Tuesday of the 5th Week of Lent
Jesus, the Father’s Ambassador
I remember when I was still in my elementary days. Our teacher asked each one of us to introduce ourselves to our classmates during the first day of classes because we have new classmates in our class. And so we began by saying: “I Am Joseph Benitez. I AM 8 years old. I AM like this…I AM like that,” and so on and so forth. All of us know that when we introduce ourselves to somebody or to a group we give a piece and parcel of ourselves, so they will have at least a little knowledge of us. ‘I AM’ signifies ourselves as this or that person.
Jesus Himself in today’s gospel passage uses the phrase ‘I AM’ to signify the same. This phrase is the special Hebrew title of God, “He Who Is” (Yahweh). Jesus, by saying, ‘I Am,’ is confident of His identity. That He is the Beloved Son of the Father sent into the world. He is the Christ who is faithful to His mission: “I say only what the Father taught me… …I always do what is pleasing to Him,” (v. 28, 29). Through these words Jesus is using the image of an ambassador. That He is the Father’s Ambassador to the world and to us. An ambassador is an authorized representative of a country. He speaks not in his own name but on behalf of the one who sent him whose whole duty and responsibility is to interpret the mind of the one sending faithfully to those to whom he is sent. Christ, as Father’s Ambassador, fits in to this image because He proclaims the facts of the gospel and its promises. He urges us, sinners to receive God’s reconciliation and His message of the good news of the Kingdom. The figure of ambassadorship highlights the authority He has and He is faithful too to His commission as the one being sent by the Father. Because of this self-possession, He is very sure of His identity.
We Christians are Christ’s ambassadors also or the ones being sent by Him to speak and do on His behalf. We say and do, not for our own consumption, but for the growth of the Kingdom of God here on earth so that God shall be known to all. This is now the public side of our faith, because faith is not just a private matter. Well-lived lives are examples good Christians can offer. And I would like to tell you this true story in order to have a glimpse on what an ambassador is doing and looked-like.
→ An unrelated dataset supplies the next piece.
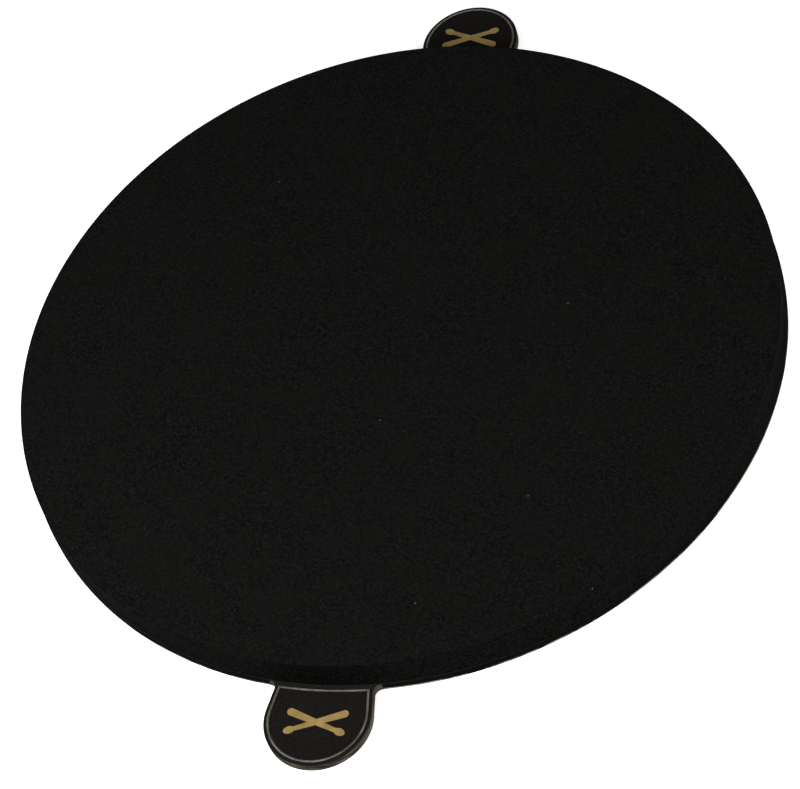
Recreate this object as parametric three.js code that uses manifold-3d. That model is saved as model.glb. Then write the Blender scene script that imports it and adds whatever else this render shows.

A missionary was seated on a plane next to a well-dressed young man and they soon began conversing. The missionary asked him what he did for a living. He answered, “I’m in big business.” “So am I,” replied the missionary. With that the young man remarked, “I cover the entire U.S. with my business.” “Well,” said the missionary, “I’ve travelled all over the world in connection with mine.” The young man continued: “I’m in partnership with my father. He’s a millionaire.” The missionary smiled and said, “I, too, am in partnership with my Father. He’s a multimillionaire.” The young man said, “We have representatives in most states.” The missionary replied, “We have representatives in almost every country in the world.” By this time the young man looked at the missionary and said, “What sort of business are you in, anyway?” When the missionary explained, the young man said, “Sir, you’re not just in big business. You’re in the biggest!” Yes my dear friends we have a big business to do and to accomplish. And this business is the God’s business of eternal life which is offered to all with His guidance and help.
At the end let reflect too these word coming from an unknown author who says: “It is not what men eat but what they digest that makes them strong; not what we gain but what we save that makes us rich; not what we read but what we remember that makes us learned; not what we preach but what we practice that makes us Christians.”